Evidence suggests that eliminating first-dollar coveragehealthcare coverage without a deductiblecan significantly affect the demand for care in the outpatient setting.
The villain is Medigap insurance, which essentially removes all deductibles and copays, Medicare's primary cost-control mechanisms. By doing so, it opens the floodgates for profligate healthcare spending. Interestingly, the authors cite a RAND study that found no significant difference in health outcomes relative to high or low spending patterns.
Although imposing No-First-Dollar Medicare would have an "immediate and lasting impact on the level of healthcare expenditures," the authors write, they also recognize that in order to truly address the systemic ills of Medicare, "we must find a way for the working generation to pay for most of their retirement consumption while they are still working."
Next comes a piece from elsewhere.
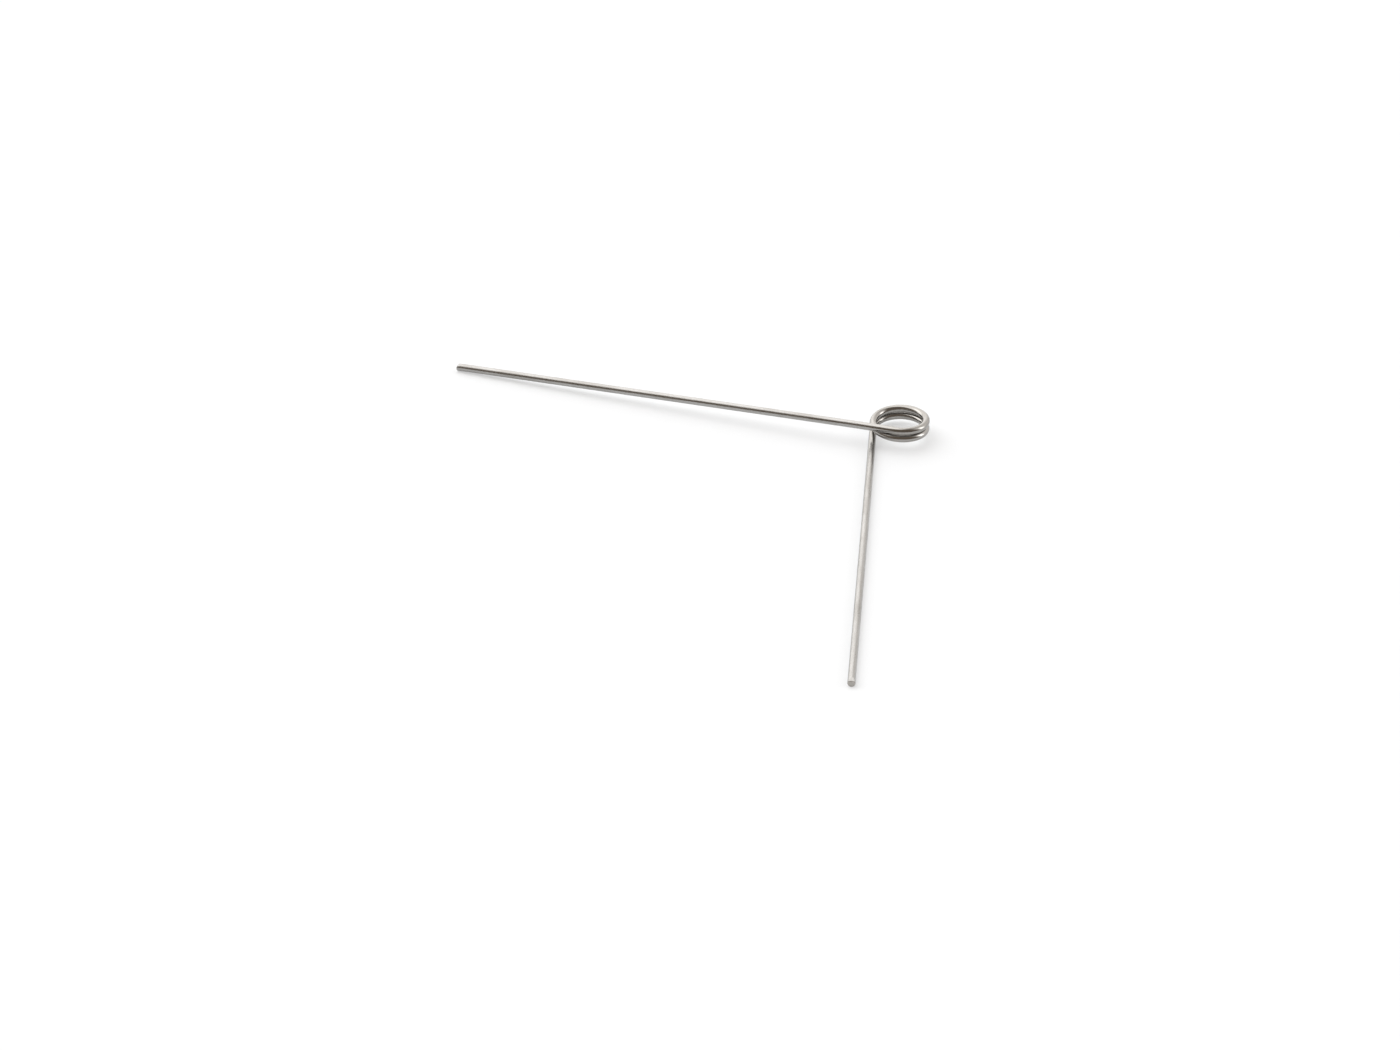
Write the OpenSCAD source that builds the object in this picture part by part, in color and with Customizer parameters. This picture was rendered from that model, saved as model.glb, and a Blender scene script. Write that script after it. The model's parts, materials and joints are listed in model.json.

To that end, the authors revisit a reform they proposed in an earlier book (The Economics of Medicare Reform, 2000), ie, prepaying Medicare. In its simplest form, prepaid health insurance involves paying an annual premium throughout one's pre-retirement years that secures healthcare coverage during retirement.
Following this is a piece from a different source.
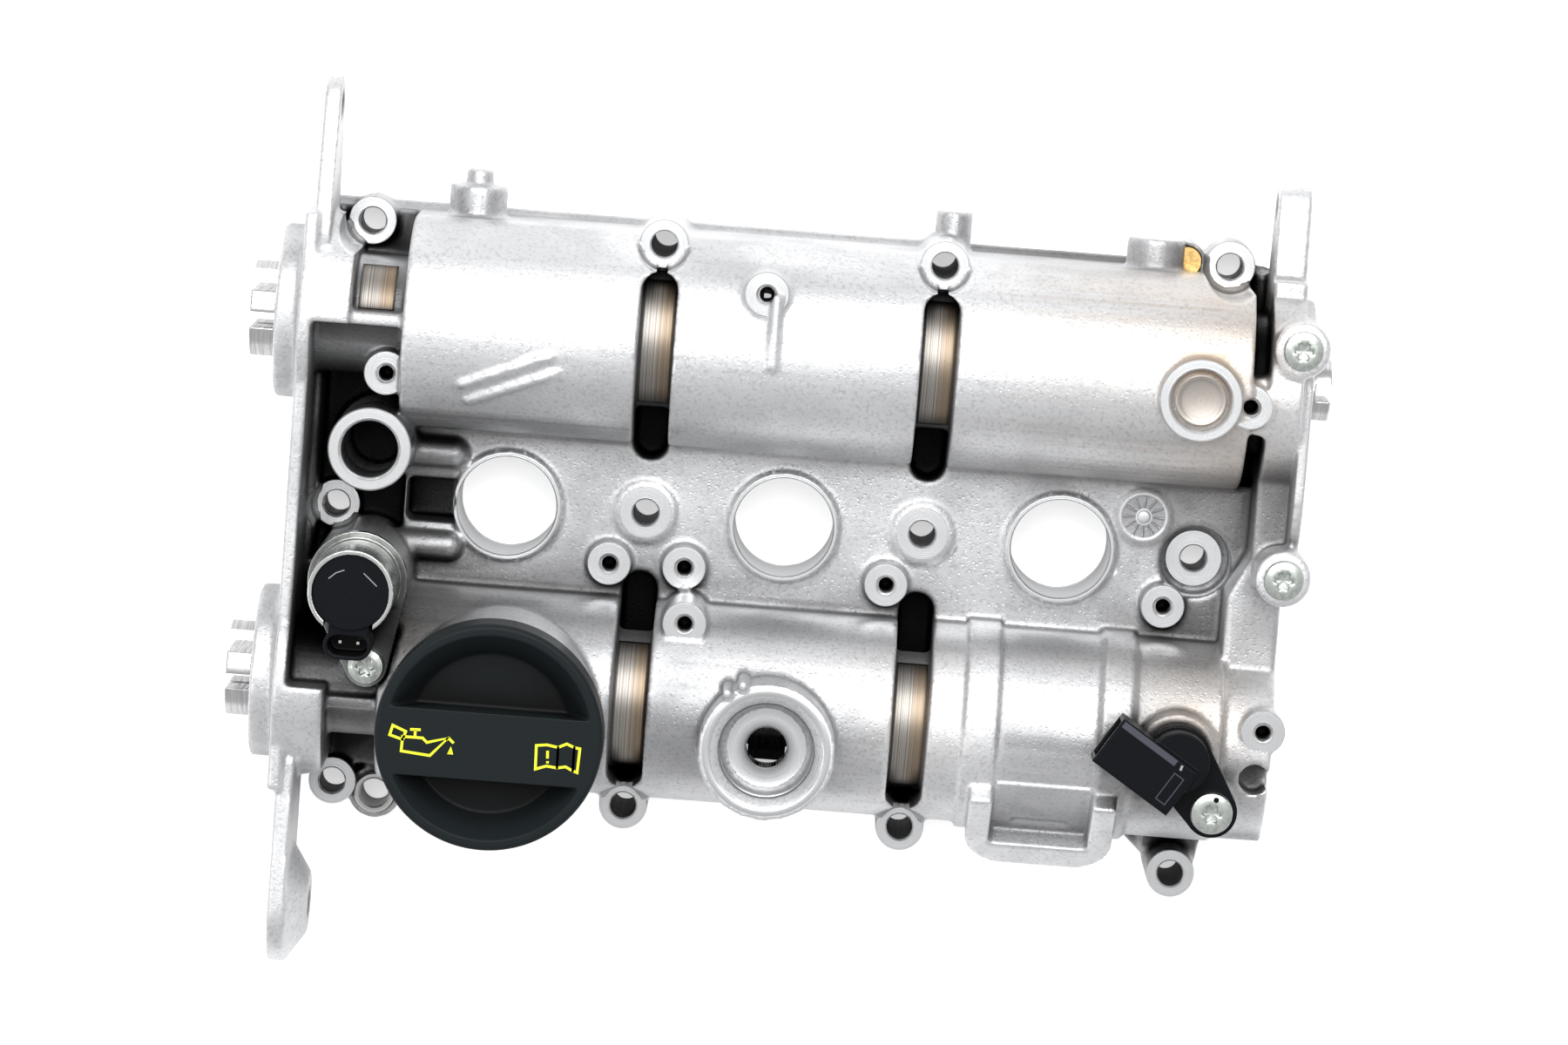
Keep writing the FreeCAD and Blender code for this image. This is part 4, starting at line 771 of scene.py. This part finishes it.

"Prepaying Medicare can also result in higher national saving than does the current generational-transfer financing arrangement," the authors write, and, combined with a sound cost-sharing plan, prepayment would lead to a better healthcare market "directed more by consumer choices and less by other means of allocating the level and quantity of care consumers receive."
Rettenmaier and Saving give us a timely book rendered with great clarity; it speaks to the underlying economics of human nature and offers sound advice. The Diagnosis and Treatment of Medicare is a must read for anyone interested in the looming Medicare crisis and should be required reading for the multitude of people currently running for president and for all 535 members of Congress.
[Editor's note: In 2006, President Bush appointed Dr. Saving for a second term as a trustee of the Social Security and Medicare Trust Funds.]